*Aim*:
Repeat the listing below in full, exactly as it stands.

○ ○ ○ ○ ○

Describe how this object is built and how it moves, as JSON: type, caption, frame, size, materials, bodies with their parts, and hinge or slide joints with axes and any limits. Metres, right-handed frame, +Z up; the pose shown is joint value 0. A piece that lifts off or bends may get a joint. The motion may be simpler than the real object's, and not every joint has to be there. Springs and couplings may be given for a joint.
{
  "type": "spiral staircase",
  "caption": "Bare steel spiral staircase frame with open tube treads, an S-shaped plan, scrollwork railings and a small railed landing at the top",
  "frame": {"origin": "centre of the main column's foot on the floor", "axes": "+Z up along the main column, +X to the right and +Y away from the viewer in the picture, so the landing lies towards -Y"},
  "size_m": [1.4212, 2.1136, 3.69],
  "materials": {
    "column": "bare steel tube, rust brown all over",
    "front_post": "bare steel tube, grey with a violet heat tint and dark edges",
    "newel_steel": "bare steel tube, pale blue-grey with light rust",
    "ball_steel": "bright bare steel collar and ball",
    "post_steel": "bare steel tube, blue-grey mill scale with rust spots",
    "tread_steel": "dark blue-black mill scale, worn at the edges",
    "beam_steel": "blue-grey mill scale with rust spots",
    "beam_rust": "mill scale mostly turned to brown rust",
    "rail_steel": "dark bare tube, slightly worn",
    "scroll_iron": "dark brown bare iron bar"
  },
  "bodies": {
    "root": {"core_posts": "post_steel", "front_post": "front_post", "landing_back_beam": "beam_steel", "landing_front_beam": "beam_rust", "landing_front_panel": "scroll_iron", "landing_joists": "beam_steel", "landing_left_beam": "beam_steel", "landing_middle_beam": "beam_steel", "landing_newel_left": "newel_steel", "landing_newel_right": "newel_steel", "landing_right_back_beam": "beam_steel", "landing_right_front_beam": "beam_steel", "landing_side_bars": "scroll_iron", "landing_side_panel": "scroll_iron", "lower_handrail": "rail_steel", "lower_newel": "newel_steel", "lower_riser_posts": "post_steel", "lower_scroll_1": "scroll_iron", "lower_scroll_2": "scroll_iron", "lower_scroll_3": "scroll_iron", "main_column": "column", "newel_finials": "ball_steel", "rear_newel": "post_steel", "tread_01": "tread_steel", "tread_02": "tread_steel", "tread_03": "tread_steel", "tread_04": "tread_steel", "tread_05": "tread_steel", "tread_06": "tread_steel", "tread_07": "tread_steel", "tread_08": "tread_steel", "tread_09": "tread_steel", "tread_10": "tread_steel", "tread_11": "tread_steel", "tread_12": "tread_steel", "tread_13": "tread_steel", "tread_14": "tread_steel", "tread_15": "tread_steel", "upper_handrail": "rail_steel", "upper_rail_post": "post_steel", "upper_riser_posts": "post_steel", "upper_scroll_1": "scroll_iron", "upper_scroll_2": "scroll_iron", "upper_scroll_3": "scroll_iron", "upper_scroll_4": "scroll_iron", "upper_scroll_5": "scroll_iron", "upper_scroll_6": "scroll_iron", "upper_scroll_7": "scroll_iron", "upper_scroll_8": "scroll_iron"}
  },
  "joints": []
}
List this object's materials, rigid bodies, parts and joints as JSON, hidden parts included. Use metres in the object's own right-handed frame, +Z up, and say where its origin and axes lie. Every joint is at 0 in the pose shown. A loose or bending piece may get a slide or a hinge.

○ ○ ○ ○ ○

*Problem solution*:
Describe how this object is built and how it moves, as JSON: type, caption, frame, size, materials, bodies with their parts, and hinge or slide joints with axes and any limits. Metres, right-handed frame, +Z up; the pose shown is joint value 0. A piece that lifts off or bends may get a joint. The motion may be simpler than the real object's, and not every joint has to be there. Springs and couplings may be given for a joint.
{
  "type": "spiral staircase",
  "caption": "Bare steel spiral staircase frame with open tube treads, an S-shaped plan, scrollwork railings and a small railed landing at the top",
  "frame": {"origin": "centre of the main column's foot on the floor", "axes": "+Z up along the main column, +X to the right and +Y away from the viewer in the picture, so the landing lies towards -Y"},
  "size_m": [1.4212, 2.1136, 3.69],
  "materials": {
    "column": "bare steel tube, rust brown all over",
    "front_post": "bare steel tube, grey with a violet heat tint and dark edges",
    "newel_steel": "bare steel tube, pale blue-grey with light rust",
    "ball_steel": "bright bare steel collar and ball",
    "post_steel": "bare steel tube, blue-grey mill scale with rust spots",
    "tread_steel": "dark blue-black mill scale, worn at the edges",
    "beam_steel": "blue-grey mill scale with rust spots",
    "beam_rust": "mill scale mostly turned to brown rust",
    "rail_steel": "dark bare tube, slightly worn",
    "scroll_iron": "dark brown bare iron bar"
  },
  "bodies": {
    "root": {"core_posts": "post_steel", "front_post": "front_post", "landing_back_beam": "beam_steel", "landing_front_beam": "beam_rust", "landing_front_panel": "scroll_iron", "landing_joists": "beam_steel", "landing_left_beam": "beam_steel", "landing_middle_beam": "beam_steel", "landing_newel_left": "newel_steel", "landing_newel_right": "newel_steel", "landing_right_back_beam": "beam_steel", "landing_right_front_beam": "beam_steel", "landing_side_bars": "scroll_iron", "landing_side_panel": "scroll_iron", "lower_handrail": "rail_steel", "lower_newel": "newel_steel", "lower_riser_posts": "post_steel", "lower_scroll_1": "scroll_iron", "lower_scroll_2": "scroll_iron", "lower_scroll_3": "scroll_iron", "main_column": "column", "newel_finials": "ball_steel", "rear_newel": "post_steel", "tread_01": "tread_steel", "tread_02": "tread_steel", "tread_03": "tread_steel", "tread_04": "tread_steel", "tread_05": "tread_steel", "tread_06": "tread_steel", "tread_07": "tread_steel", "tread_08": "tread_steel", "tread_09": "tread_steel", "tread_10": "tread_steel", "tread_11": "tread_steel", "tread_12": "tread_steel", "tread_13": "tread_steel", "tread_14": "tread_steel", "tread_15": "tread_steel", "upper_handrail": "rail_steel", "upper_rail_post": "post_steel", "upper_riser_posts": "post_steel", "upper_scroll_1": "scroll_iron", "upper_scroll_2": "scroll_iron", "upper_scroll_3": "scroll_iron", "upper_scroll_4": "scroll_iron", "upper_scroll_5": "scroll_iron", "upper_scroll_6": "scroll_iron", "upper_scroll_7": "scroll_iron", "upper_scroll_8": "scroll_iron"}
  },
  "joints": []
}
List this object's materials, rigid bodies, parts and joints as JSON, hidden parts included. Use metres in the object's own right-handed frame, +Z up, and say where its origin and axes lie. Every joint is at 0 in the pose shown. A loose or bending piece may get a slide or a hinge.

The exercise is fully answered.